Brittney Griter avait été arrêtée à l’aéroport avec du liquide de vapoteuse à base de cannabis. Elle a reconnu avoir été en possession de cette substance, affirmant toutefois l’avoir apportée en Russie par erreur. Elle a surtout réfuté tout trafic, soulignant que cette faible quantité de substance n’était que pour sa consommation personnelle, à des fins analgésiques, car elle souffre de douleurs chroniques comme de nombreux sportifs. « Je n’ai jamais voulu faire de mal à qui que ce soit, je n’ai jamais eu l’intention de mettre la population russe en danger, ni de violer la loi ici », a déclaré Brittney Griner. Le procureur a, lui, assuré qu’elle avait sciemment essayé de « cacher » aux douaniers le liquide à base de cannabis.
La condamnation de la joueuse ouvre légalement la voie à un possible échange de prisonniers. Ce vendredi, le chef de la diplomatie des Etats-Unis d’Amérique, Antony Blinken, et son homologue russe Sergueï Lavrov ont eu leurs premières discussions depuis le début de l’offensive de Moscou en Ukraine. Antony Blinken a indiqué avoir pressé son homologue d’accepter l »‘offre conséquente » de Washington à Moscou pour obtenir la libération de Griner et d’un autre états-unien détenu en Russie, Paul Whelan, qui purge une peine de 16 ans de prison pour espionnage.

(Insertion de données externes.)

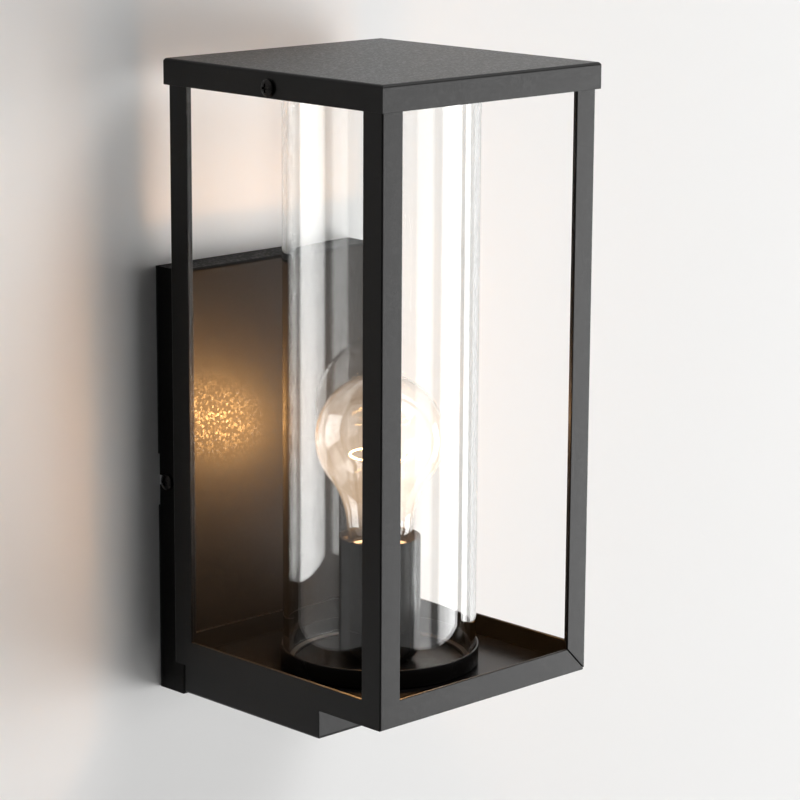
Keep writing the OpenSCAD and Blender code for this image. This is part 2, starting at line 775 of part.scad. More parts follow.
// Sleeve screwed over the spigot. The bead inside it holds the ceramic down.
module cover_sleeve() {
    bead_z = sleeve_h - ceramic_sink;
    inner = cover_r - cover_t;
    color(black_coat) at_axis(shoulder_z) rotate_extrude() polygon([
        [inner, 0], [cover_r, 0], [cover_r, sleeve_h], [inner, sleeve_h],
        [inner, bead_z + bead_h], [inner - cover_t, bead_z + bead_h],
        [inner - cover_t, bead_z], [inner, bead_z]]);
}

// Ceramic insert: its shoulder rests on the spigot, and its socket takes the screw shell
module holder_body() {
    lower_r = cup_inner_r - fit_gap;
    bore_r = shell_r + fit_gap;
    color(ceramic) at_axis(0) difference() {
        rotate_extrude() polygon([
            [0, ceramic_low], [lower_r, ceramic_low], [lower_r, spigot_top], [spigot_r, spigot_top],
            [spigot_r, ceramic_top], [bore_r, ceramic_top], [bore_r, socket_z], [0, socket_z]]);
        for (side = [-1, 1]) translate([side * lead_x, 0, ceramic_low - cut])
            cylinder(r = lead_r + fit_gap, h = shoulder_z + lead_hole_h - ceramic_low + cut);
    }
}

module holder_shell() {
    height = ceramic_top - socket_z - shell_low;
    color(brass) at_axis(socket_z) rotate_extrude() polygon([
        [shell_inner_r - shell_lip, 0], [shell_r, 0], [shell_r, height],
        [shell_inner_r, height], [shell_inner_r, shell_t], [shell_inner_r - shell_lip, shell_t]]);
}

module holder_contact() {
    color(brass) at_axis(socket_z) {
        cylinder(r = contact_pad_r, h = contact_pad_t);
        cylinder(r = contact_spring_r, h = contact_h);
    }
}

module holder_nipple() {
    color(zinc) at_axis(nipple_low) tube(nipple_r, nipple_bore_r, dish_floor_z + cup_boss_h - nipple_low);
}

module nipple_nut() {
    color(zinc) at_axis(tray_z - nipple_nut_h) hex_nut(nipple_nut_af, nipple_r + thread_gap, nipple_nut_h);
}

// ---- Lamp ----

// Outline of the lamp's glass from the top of the globe down to the cap, moved inwards
// by inset: an arc for the globe, an arc for the neck and a short taper into the cap
neck_z = globe_z - sqrt(pow(globe_r + neck_curve_r, 2) - pow(neck_r + neck_curve_r, 2));
neck_angle = asin((neck_r + neck_curve_r) / (globe_r + neck_curve_r));
globe_steps = 24;
neck_steps = 10;
function lamp_outline(inset) = concat(
    [for (i = [0 : globe_steps]) let (a = i / globe_steps * (180 - neck_angle))
        [(globe_r - inset) * sin(a), globe_z + (globe_r - inset) * cos(a)]],
    [for (i = [1 : neck_steps]) let (a = neck_angle + i / neck_steps * (90 - neck_angle))
        [neck_r + neck_curve_r - (neck_curve_r + inset) * sin(a), neck_z + (neck_curve_r + inset) * cos(a)]],
    [[glass_tail_r - inset, cap_top + 0.4], [glass_tail_r - inset, glass_tail_z]]);

module lamp_glass() {
    outer = lamp_outline(0);
    inner = lamp_outline(lamp_glass_t);
    color(clear_glass) at_axis(0) rotate_extrude()
        polygon(concat(outer, [for (i = [len(inner) - 1 : -1 : 0]) inner[i]]));
}

// Brass shell with rolled grooves, open at the top for the glass
module lamp_cap() {
    skirt_z = lamp_z + tip_h + insulator_h;
    color(brass) at_axis(0) difference() {
        translate([0, 0, skirt_z]) cylinder(r = cap_r, h = cap_top - skirt_z);
        translate([0, 0, skirt_z - cut])
            cylinder(r = cap_r - cap_t - cap_thread, h = cap_top - skirt_z + 2 * cut);
        translate([0, 0, glass_tail_z - fit_gap]) cylinder(r = cap_r - cap_t, h = cap_h);
        for (i = [0 : cap_grooves - 1]) translate([0, 0, skirt_z + (i + 0.5) * cap_pitch])
            rotate_extrude() translate([cap_r + groove_r - groove_depth, 0]) circle(groove_r);
    }
}

module lamp_insulator() {
    color(vitrite) at_axis(lamp_z + tip_h)
        cylinder(r1 = insulator_r, r2 = cap_r - insulator_step, h = insulator_h);
}

module lamp_contact() {
    color(zinc) at_axis(lamp_z) cylinder(r = tip_r, h = tip_h);
}

// Glass stem: a flare fused to the neck, a tube, a flat pinch and a rod with a button
module lamp_stem() {
    flare_r = glass_tail_r - lamp_glass_t - thread_gap;
    flare_z = glass_tail_z + shell_t;
    curve_r = flare_r - stem_r;
    curve_z = flare_z + stem_t;
    pinch_low = pinch_z + pinch_overlap - pinch_h;
    color(clear_glass) at_axis(0) {
        rotate_extrude() polygon(concat(
            [[stem_r - stem_t, flare_z], [flare_r, flare_z]],
            [for (a = [90 : -15 : 0]) [stem_r + curve_r * (1 - cos(a)), curve_z + curve_r * (1 - sin(a))]],
            [[stem_r, pinch_low], [stem_r - stem_t, pinch_low]]));
        translate([-stem_r, -pinch_t / 2, pinch_low]) cube([2 * stem_r, pinch_t, pinch_h]);
        translate([0, 0, pinch_z]) cylinder(r = rod_r, h = button_z - pinch_z);
        translate([0, 0, button_z]) sphere(button_r);
    }
}

// Two lead-in wires from the pinch and four supports from the button, all up to the filament
filament_gap = 60;
wire_r = 0.25;
function on_ring(a) = (filament_r - coil_r - wire_r) * [cos(a), sin(a), 0] + [0, 0, filament_z];
module lamp_wires() {
    supports = 4;
    arc = 360 - filament_gap;
    color(zinc) at_axis(0) {
        for (side = [-1, 1])
            wire([lead_in_x, side * lead_in_y, pinch_z + pinch_overlap + fit_gap],
                on_ring(side * (filament_gap / 2 + 2)), wire_r);
        for (i = [1 : supports]) let (a = filament_gap / 2 + i * arc / (supports + 1))
            wire([(button_r + fit_gap) * cos(a), (button_r + fit_gap) * sin(a), button_z],
                on_ring(a), wire_r);
    }
}

module lamp_filament() {
    color(tungsten) at_axis(filament_z) rotate([0, 0, filament_gap / 2])
        rotate_extrude(angle = 360 - filament_gap) translate([filament_r, 0]) circle(coil_r, $fn = 24);
}

// ---- Pieces ----

post(0);  // front_left_post
post(1);  // front_right_post
post(2);  // rear_right_post
post(3);  // rear_left_post
bottom_rail(0);  // front_bottom_rail
bottom_rail(1);  // right_bottom_rail
bottom_rail(2);  // rear_bottom_rail
bottom_rail(3);  // left_bottom_rail
top_rail(0);  // front_top_rail
top_rail(1);  // right_top_rail
top_rail(2);  // rear_top_rail
top_rail(3);  // left_top_rail
tray_floor();
roof_cap();
roof_tabs();
roof_screw(-1);  // roof_screw_left
roof_screw(1);  // roof_screw_right
wall_bracket();
wall_box();
wall_gasket();
side_screw(-1);  // side_screw_left
side_screw(1);  // side_screw_right
arm_box();
cable_grommet();
weld_studs();
stud_nuts();
terminal_block();
terminal_barrels();
terminal_screws();
earth_eyelet();
glass_dish();
glass_seat();
glass_cylinder();
cover_base();
cover_sleeve();
holder_body();
holder_shell();
holder_contact();
holder_nipple();
nipple_nut();
lamp_glass();
lamp_cap();
lamp_insulator();
lamp_contact();
lamp_stem();
lamp_wires();
lamp_filament();
holder_lead(-1, [0.45, 0.25, 0.12]);  // live_lead
holder_lead(1, [0.15, 0.3, 0.7]);  // neutral_lead
earth_lead();
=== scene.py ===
import math
import bmesh
import bpy
from mathutils import Matrix, Vector


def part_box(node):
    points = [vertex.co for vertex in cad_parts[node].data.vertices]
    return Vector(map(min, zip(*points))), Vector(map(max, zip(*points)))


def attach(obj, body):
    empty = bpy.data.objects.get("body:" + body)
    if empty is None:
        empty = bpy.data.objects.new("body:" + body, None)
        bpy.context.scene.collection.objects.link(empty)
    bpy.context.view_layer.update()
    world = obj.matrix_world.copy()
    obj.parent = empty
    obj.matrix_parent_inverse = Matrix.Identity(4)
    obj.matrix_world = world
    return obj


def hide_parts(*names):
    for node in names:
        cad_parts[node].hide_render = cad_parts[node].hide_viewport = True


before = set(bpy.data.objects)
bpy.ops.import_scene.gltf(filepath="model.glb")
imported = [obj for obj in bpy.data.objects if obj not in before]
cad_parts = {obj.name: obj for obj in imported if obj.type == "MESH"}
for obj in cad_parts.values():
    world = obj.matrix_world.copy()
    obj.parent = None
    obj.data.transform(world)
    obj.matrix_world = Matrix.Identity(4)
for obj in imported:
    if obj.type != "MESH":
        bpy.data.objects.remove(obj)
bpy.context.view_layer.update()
scene = bpy.context.scene
scene.view_settings.view_transform = "Standard"

# ---- Camera ----
# It stands to the left of the lantern's front corner and a little above its middle.
# A long lens keeps the posts nearly parallel.
camera_place = Vector((-0.9329, -1.0604, 0.3443))
camera_yaw = math.radians(44.18)
camera_pitch = math.radians(12.59)
camera_roll = math.radians(0.31)
camera_lens = 135.5


def add(name, data):
    thing = bpy.data.objects.new(name, data)
    scene.collection.objects.link(thing)
    return thing


camera_data = bpy.data.cameras.new("camera")
camera_data.sensor_width = 36
camera_data.lens = camera_lens
camera_data.clip_start = 0.01
camera = add("camera", camera_data)
camera.matrix_world = (Matrix.Translation(camera_place)
                       @ Matrix.Rotation(-camera_yaw, 4, "Z")
                       @ Matrix.Rotation(math.pi / 2 - camera_pitch, 4, "X")
                       @ Matrix.Rotation(camera_roll, 4, "Z"))
scene.camera = camera


# ---- Powder coat ----
# Steel pieces are sprayed with a black polyester powder and baked. The coat is matt,
# with a fine sandy grain, a few bright grains and a soft unevenness over a hand's width.
def new_material(name):
    material = bpy.data.materials.new(name)
    material.use_nodes = True
    tree = material.node_tree
    return material, tree, tree.nodes["Principled BSDF"]


def link(tree, source, target):
    tree.links.new(source, target)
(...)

Selon plusieurs médias états-uniens, il s’agirait d’échanger un célèbre trafiquant d’armes russe détenu aux États-Unis, Viktor Bout, contre Brittney Griner et Paul Whelan. Viktor Bout, arrêté en Thaïlande en 2008 et qui purge une peine de 25 ans de prison aux États-Unis, est surnommé le « marchand de mort ». Son parcours hors du commun a été l’une des inspirations du film « Lord of War » dans lequel Nicolas Cage joue un trafiquant d’armes des plus cyniques.